[SET EXERCISE]:
For the material that follows, return exactly the lines from the one with "spigot_section = Circle(spigot_radius)" through the one with "obj.parent = empty", both ends included.

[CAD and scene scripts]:
'''
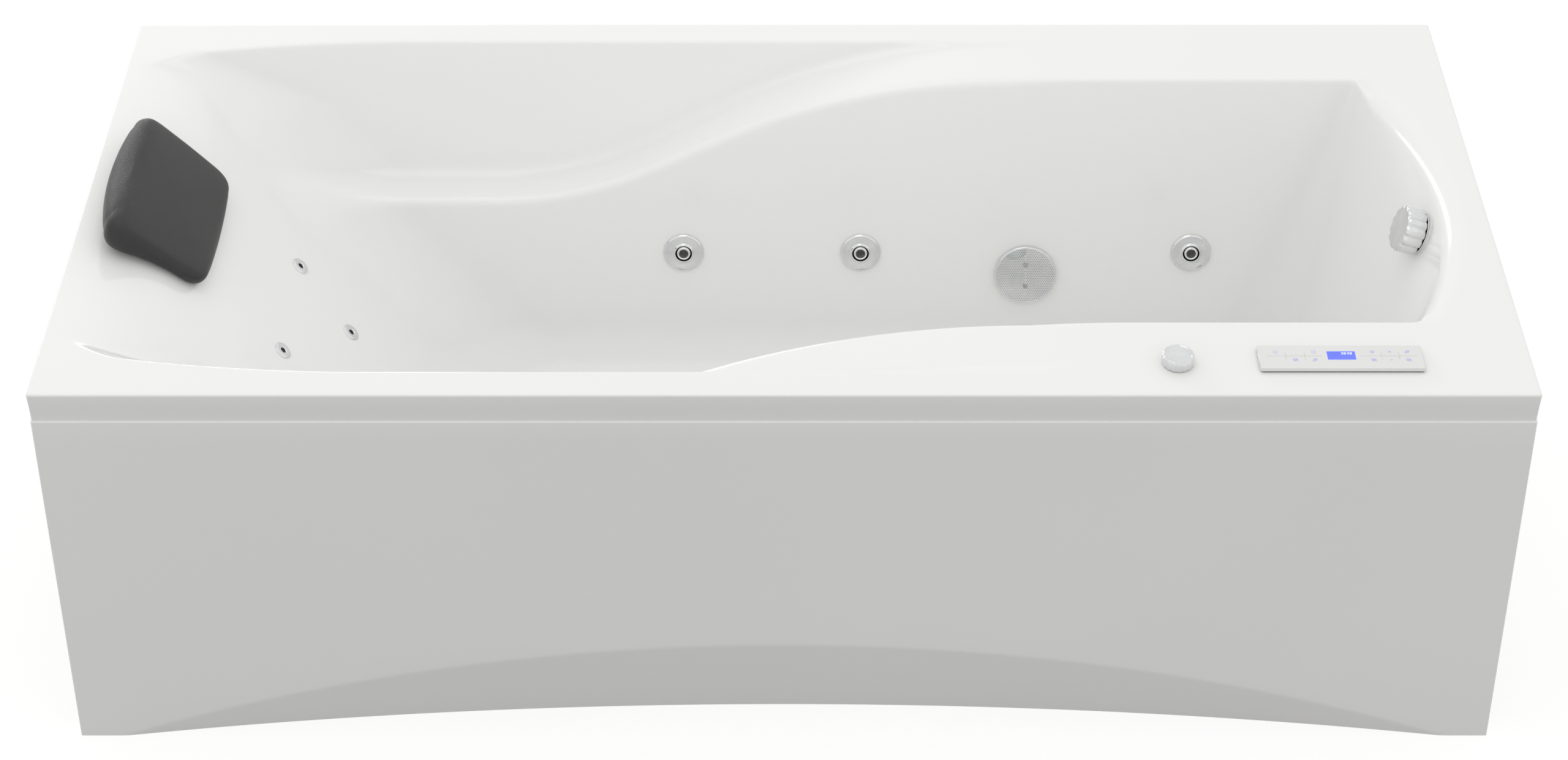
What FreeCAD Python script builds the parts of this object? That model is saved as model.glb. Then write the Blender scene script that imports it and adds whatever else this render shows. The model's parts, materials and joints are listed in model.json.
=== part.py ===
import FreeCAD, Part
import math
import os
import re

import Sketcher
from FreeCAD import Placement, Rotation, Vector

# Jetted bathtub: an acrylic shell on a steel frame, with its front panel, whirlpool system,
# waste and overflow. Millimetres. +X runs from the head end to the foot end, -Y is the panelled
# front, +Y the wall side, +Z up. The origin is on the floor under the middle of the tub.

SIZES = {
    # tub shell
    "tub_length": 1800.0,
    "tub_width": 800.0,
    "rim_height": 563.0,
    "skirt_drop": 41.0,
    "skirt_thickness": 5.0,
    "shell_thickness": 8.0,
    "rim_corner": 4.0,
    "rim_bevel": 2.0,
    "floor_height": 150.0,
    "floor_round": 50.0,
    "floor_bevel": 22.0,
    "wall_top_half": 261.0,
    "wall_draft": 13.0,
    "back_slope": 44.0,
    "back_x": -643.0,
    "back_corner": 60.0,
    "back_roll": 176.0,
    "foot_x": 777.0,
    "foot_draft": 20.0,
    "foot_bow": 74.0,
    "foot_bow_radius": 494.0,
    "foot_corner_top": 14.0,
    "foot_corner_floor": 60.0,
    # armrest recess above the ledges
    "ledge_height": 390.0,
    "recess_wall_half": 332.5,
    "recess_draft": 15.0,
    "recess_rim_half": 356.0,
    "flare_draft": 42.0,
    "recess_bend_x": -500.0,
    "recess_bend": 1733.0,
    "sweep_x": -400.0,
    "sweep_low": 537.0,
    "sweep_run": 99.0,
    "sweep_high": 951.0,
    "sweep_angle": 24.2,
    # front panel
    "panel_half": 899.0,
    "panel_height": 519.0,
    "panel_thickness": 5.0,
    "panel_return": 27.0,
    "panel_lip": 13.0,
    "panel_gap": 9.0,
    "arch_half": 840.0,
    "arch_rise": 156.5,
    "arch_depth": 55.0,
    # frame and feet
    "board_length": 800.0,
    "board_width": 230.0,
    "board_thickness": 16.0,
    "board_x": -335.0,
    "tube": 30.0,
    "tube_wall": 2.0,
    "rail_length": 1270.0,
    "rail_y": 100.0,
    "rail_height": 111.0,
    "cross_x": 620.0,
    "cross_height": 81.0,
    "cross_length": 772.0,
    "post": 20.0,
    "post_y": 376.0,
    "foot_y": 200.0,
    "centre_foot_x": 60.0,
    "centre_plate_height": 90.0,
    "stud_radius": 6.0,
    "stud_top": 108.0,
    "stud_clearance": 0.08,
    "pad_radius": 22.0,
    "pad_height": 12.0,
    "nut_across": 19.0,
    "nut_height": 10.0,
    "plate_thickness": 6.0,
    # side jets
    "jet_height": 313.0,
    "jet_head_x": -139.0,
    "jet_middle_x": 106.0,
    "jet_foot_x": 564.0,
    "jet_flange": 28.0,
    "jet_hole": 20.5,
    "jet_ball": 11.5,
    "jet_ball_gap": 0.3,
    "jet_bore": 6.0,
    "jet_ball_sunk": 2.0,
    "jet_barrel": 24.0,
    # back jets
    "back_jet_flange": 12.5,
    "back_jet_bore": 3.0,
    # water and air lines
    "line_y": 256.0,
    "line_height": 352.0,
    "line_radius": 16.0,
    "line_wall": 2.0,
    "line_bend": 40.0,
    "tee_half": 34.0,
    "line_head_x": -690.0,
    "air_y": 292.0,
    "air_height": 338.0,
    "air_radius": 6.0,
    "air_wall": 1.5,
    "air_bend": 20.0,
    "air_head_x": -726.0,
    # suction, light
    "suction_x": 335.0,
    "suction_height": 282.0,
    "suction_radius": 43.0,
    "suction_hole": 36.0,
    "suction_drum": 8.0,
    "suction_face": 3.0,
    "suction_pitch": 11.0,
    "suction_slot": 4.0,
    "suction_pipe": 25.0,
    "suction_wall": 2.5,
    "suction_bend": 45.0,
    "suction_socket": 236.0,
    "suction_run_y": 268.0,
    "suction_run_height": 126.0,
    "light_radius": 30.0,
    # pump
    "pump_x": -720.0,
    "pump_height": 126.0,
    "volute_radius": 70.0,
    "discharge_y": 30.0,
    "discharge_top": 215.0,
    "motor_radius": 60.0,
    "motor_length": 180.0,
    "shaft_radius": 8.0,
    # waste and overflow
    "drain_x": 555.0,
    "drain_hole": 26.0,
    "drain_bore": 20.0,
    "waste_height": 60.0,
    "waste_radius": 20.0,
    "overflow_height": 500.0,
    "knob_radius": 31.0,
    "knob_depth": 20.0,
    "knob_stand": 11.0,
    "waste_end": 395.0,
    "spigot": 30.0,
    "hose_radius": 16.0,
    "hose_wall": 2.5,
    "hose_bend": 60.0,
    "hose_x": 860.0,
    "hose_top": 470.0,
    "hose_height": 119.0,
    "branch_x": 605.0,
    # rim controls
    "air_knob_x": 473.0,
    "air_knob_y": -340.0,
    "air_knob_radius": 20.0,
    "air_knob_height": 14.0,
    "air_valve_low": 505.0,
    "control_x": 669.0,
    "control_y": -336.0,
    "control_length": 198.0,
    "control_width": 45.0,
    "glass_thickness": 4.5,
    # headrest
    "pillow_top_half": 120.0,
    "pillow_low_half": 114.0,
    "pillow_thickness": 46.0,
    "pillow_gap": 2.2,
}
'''
'''
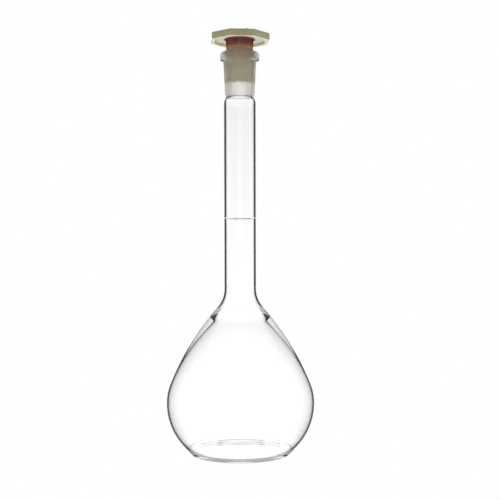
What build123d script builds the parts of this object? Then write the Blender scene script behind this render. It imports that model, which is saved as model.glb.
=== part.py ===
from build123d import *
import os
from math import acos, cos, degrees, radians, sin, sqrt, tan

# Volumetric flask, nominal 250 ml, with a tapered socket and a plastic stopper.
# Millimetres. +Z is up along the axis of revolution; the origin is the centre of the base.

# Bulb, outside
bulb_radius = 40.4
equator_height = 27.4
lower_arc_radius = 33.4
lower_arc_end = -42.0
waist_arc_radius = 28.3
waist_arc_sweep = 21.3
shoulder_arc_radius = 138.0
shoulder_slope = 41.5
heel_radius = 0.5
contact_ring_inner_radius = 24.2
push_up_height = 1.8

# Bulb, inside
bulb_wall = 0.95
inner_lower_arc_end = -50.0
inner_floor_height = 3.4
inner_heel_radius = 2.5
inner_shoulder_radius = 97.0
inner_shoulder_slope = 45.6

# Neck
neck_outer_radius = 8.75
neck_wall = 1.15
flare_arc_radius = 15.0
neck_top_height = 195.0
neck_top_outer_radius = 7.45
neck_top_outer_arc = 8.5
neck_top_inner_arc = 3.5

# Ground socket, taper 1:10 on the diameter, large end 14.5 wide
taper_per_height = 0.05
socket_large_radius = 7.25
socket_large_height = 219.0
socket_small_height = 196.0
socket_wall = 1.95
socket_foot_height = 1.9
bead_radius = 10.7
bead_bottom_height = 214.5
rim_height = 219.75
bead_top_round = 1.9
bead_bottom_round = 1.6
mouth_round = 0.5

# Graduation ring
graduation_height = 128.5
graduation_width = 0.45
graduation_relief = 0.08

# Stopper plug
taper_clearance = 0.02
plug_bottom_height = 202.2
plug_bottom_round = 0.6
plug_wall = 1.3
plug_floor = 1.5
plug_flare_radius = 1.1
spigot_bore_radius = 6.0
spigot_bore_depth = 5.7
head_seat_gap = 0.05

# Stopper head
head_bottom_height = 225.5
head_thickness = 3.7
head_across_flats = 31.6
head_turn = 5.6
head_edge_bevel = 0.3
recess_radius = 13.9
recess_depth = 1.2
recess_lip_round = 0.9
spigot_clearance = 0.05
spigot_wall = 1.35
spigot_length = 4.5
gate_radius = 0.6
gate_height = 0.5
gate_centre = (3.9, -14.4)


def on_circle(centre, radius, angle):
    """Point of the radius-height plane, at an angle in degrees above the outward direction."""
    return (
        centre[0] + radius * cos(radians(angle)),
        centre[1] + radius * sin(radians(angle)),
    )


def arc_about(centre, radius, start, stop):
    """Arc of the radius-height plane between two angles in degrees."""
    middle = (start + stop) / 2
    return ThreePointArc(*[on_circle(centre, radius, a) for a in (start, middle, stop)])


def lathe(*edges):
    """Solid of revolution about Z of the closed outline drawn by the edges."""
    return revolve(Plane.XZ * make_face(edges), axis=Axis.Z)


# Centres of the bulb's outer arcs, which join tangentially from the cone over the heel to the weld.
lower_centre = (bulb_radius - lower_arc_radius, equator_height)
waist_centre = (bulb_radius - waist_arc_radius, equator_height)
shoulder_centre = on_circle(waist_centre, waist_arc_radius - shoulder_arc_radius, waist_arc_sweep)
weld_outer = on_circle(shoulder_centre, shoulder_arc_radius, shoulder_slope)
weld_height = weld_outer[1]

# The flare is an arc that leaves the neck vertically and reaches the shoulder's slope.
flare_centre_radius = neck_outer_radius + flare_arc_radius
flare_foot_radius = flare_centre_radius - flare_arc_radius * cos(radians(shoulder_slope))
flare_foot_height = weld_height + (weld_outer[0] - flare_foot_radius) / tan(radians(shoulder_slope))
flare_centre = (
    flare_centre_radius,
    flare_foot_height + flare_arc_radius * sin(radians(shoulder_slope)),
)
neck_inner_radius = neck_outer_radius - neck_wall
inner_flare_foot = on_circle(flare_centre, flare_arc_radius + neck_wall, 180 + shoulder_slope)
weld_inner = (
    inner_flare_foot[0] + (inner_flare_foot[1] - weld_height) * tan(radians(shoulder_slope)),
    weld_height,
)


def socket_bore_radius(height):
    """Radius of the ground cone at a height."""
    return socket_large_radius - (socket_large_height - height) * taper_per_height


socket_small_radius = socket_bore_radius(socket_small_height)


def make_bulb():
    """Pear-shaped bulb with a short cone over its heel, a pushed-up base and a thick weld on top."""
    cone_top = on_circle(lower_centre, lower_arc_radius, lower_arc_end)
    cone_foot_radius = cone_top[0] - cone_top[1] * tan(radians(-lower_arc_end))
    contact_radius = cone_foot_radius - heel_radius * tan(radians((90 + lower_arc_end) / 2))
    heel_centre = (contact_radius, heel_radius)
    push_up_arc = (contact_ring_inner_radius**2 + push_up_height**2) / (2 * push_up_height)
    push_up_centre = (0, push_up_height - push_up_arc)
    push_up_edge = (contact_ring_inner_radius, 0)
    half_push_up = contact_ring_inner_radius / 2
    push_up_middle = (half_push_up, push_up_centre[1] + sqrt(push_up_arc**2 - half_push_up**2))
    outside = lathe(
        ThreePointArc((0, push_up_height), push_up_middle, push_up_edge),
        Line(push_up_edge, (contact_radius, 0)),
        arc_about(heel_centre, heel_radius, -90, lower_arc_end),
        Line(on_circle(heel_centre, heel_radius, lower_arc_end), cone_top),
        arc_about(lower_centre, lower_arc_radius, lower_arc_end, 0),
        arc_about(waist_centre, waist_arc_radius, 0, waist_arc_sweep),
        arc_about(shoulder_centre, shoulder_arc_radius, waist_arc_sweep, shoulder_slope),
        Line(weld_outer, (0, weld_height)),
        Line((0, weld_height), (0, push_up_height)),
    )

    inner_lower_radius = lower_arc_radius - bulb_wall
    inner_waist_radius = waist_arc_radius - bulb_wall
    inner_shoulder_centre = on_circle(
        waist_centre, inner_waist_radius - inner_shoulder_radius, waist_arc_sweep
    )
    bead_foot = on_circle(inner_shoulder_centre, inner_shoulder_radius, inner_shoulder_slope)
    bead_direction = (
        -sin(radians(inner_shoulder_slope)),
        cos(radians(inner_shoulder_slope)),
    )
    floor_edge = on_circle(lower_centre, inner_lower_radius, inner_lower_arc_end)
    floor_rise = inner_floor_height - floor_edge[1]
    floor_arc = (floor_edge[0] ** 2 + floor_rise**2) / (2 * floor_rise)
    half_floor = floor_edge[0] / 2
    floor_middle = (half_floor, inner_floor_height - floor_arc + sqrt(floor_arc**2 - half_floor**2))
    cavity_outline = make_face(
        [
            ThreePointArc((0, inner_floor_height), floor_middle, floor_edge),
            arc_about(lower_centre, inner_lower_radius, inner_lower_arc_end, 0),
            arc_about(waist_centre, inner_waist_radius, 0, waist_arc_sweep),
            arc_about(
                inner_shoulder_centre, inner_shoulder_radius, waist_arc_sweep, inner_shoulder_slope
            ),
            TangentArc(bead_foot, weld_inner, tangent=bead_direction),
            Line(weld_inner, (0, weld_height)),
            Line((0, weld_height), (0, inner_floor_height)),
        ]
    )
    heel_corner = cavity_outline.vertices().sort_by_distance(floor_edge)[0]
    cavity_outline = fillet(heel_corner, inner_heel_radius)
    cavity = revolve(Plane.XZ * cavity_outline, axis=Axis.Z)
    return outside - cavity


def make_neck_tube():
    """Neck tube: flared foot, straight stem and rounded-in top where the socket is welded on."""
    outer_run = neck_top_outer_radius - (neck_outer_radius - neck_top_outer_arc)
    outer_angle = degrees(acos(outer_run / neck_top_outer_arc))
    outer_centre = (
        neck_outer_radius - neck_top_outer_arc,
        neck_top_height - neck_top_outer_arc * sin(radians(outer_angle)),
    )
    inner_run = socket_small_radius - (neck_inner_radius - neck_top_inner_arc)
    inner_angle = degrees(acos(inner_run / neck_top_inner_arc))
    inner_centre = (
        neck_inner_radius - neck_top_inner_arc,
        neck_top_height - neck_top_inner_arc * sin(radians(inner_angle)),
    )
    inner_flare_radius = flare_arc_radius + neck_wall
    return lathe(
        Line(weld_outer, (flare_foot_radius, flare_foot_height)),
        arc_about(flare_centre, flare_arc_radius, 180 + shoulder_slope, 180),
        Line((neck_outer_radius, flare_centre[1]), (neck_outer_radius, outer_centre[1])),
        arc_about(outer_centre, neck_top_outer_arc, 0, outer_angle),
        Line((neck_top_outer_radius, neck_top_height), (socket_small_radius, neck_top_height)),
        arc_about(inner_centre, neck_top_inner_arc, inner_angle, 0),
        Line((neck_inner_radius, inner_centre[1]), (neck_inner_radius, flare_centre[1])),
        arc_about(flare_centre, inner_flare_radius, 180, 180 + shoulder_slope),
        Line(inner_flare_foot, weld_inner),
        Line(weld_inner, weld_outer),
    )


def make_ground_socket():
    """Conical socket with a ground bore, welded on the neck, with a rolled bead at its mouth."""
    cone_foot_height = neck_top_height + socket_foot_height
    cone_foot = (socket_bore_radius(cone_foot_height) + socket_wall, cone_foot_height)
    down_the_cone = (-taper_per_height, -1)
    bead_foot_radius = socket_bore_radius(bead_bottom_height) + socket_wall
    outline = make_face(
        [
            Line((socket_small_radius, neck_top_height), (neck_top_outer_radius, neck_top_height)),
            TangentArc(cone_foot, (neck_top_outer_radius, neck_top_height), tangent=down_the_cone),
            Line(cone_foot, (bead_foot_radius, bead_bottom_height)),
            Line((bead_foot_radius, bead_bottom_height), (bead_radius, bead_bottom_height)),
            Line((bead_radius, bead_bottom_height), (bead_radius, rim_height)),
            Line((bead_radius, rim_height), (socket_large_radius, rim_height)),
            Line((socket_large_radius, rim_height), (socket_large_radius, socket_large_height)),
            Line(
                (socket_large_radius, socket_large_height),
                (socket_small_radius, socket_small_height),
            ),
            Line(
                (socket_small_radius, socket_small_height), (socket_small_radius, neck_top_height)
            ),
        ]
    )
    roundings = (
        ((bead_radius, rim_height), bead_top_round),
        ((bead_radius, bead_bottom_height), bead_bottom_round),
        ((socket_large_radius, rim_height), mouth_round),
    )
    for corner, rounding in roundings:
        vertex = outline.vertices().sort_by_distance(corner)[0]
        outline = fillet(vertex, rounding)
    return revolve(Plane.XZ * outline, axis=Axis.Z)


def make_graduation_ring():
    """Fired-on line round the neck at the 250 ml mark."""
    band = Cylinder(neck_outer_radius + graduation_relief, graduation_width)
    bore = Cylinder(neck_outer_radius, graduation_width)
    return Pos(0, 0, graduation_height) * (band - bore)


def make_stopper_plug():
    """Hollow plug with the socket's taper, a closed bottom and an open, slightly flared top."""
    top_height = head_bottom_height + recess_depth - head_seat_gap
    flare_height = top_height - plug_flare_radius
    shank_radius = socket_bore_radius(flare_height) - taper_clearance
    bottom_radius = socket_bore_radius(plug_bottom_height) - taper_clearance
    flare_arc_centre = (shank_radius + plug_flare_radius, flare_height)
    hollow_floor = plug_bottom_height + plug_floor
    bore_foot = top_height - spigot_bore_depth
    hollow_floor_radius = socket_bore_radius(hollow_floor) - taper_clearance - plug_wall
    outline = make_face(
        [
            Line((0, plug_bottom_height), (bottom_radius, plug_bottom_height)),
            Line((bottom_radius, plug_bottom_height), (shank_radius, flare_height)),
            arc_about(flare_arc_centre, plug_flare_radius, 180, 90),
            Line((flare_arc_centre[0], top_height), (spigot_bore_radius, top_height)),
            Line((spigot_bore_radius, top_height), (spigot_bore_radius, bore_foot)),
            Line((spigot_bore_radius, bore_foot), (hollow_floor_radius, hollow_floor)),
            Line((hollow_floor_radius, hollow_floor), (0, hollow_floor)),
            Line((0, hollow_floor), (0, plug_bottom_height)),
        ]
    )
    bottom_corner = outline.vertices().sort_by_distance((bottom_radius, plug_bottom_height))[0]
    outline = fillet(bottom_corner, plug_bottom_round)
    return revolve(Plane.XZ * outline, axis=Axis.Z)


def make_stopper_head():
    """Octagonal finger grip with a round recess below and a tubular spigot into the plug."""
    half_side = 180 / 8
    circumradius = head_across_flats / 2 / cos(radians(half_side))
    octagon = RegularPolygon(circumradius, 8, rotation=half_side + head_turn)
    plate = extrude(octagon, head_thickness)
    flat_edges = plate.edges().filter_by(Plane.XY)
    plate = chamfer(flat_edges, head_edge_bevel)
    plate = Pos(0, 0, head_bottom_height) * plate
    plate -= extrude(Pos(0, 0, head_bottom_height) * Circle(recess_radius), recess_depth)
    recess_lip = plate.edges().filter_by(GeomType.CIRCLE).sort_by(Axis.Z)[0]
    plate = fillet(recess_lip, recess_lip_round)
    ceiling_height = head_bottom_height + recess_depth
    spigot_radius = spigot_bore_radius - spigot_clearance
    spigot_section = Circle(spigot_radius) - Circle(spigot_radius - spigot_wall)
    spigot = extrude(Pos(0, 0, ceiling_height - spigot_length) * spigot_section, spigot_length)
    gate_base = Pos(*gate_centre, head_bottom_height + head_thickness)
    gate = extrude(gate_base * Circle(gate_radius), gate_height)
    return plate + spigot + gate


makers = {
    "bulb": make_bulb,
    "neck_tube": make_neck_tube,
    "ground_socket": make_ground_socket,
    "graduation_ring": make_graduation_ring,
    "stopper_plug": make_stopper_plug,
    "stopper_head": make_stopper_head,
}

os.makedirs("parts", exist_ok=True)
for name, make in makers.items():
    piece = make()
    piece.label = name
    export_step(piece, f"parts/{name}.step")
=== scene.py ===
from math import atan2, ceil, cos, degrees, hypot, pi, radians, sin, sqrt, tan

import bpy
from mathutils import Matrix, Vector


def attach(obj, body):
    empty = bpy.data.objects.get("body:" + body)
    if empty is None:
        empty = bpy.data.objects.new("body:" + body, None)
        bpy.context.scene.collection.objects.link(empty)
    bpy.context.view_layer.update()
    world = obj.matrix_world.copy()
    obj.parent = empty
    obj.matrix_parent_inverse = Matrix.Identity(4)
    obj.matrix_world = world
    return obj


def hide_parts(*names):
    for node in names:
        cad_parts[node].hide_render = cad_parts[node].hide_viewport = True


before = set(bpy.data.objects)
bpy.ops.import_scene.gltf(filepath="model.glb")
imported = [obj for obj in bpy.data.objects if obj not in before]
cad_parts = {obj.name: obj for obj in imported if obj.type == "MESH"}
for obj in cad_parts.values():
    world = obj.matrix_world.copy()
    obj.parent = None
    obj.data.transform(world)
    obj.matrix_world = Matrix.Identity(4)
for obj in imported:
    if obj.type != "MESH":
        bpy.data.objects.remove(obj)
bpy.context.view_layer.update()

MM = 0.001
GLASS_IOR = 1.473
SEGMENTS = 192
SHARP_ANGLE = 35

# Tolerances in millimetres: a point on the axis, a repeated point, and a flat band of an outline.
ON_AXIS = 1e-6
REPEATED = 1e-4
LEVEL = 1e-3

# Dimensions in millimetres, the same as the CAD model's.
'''
[RESPONSE]:
    spigot_section = Circle(spigot_radius) - Circle(spigot_radius - spigot_wall)
    spigot = extrude(Pos(0, 0, ceiling_height - spigot_length) * spigot_section, spigot_length)
    gate_base = Pos(*gate_centre, head_bottom_height + head_thickness)
    gate = extrude(gate_base * Circle(gate_radius), gate_height)
    return plate + spigot + gate


makers = {
    "bulb": make_bulb,
    "neck_tube": make_neck_tube,
    "ground_socket": make_ground_socket,
    "graduation_ring": make_graduation_ring,
    "stopper_plug": make_stopper_plug,
    "stopper_head": make_stopper_head,
}

os.makedirs("parts", exist_ok=True)
for name, make in makers.items():
    piece = make()
    piece.label = name
    export_step(piece, f"parts/{name}.step")
=== scene.py ===
from math import atan2, ceil, cos, degrees, hypot, pi, radians, sin, sqrt, tan

import bpy
from mathutils import Matrix, Vector


def attach(obj, body):
    empty = bpy.data.objects.get("body:" + body)
    if empty is None:
        empty = bpy.data.objects.new("body:" + body, None)
        bpy.context.scene.collection.objects.link(empty)
    bpy.context.view_layer.update()
    world = obj.matrix_world.copy()
    obj.parent = empty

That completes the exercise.